Indorsed on back: 'J. C. Greeley. John S. Sammis. Jno. S. Driggs.'

The defendants filed a plea, which, omitting formal parts, was as follows: Defendants, 'for plea to plaintiff's declaration, say that the consideration for which the promissory note described in plaintiff's declaration was by them executed has failed.' The plaintiff took issue upon this plea. Afterwards the defendants filed two additional pleas, as follows:

'(2) The defendants, for an additional plea to the plaintiff's declaration, say that the said John S. Driggs did not own the promissory note sued upon at the time he commenced said action, and had no right or interest in the same; that his only connection with said note was and is that it was indorsed to him for collection. (3) And, for a third plea, defendants say that said Greeley indorsed the said note as surety only, and not as maker, as alleged. Walker & L'Engle, Defendants' Attorneys.

'Being sworn, Archibald McCallum says he is a defendant to said action, and that the foregoing pleas are true in substance and fact, to the best of my knowledge and belief. Archibald McCallum.

'Sworn to and subscribed before me, this May 1st, 1890. D. U. Fletcher [Seal.] Notary Public.'

The cause having been referred to Mr. D. U. Fletcher as referee the plaintiff moved before said referee to strike out said additional pleas, alleging that the same were so framed as to prejudice, embarrass, and delay the fair trial of the action. The grounds, as stated in said motion, are as follows: '(1) That the said additional plea marked '2' presents a totally immaterial and irrelevant issue, and is therefore frivolous. (2) That the said additional plea marked '3' is also irrelevant and immaterial at this stage of the case; the evidence as taken showing that said defendant Greeley was a joint maker of the note sued on, under the decision of the supreme court of Florida in the case of Melton v.
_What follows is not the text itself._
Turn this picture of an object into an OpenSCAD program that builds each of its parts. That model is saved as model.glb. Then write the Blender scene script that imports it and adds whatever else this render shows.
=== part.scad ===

Brown [25 Fla. 461, 6 So. 211]; and said third plea stating conclusions of law, and not alleging issuable facts showing the relation of said defendant Greeley to said note, either as surety or maker. (3) That the affidavit to said additional pleas is insufficient, and not in accordance with the rule of practice in such case made and provided; the said affidavit being 'to the best of deponent's knowledge and belief,' and therefore not positive in its allegations of the truth of said...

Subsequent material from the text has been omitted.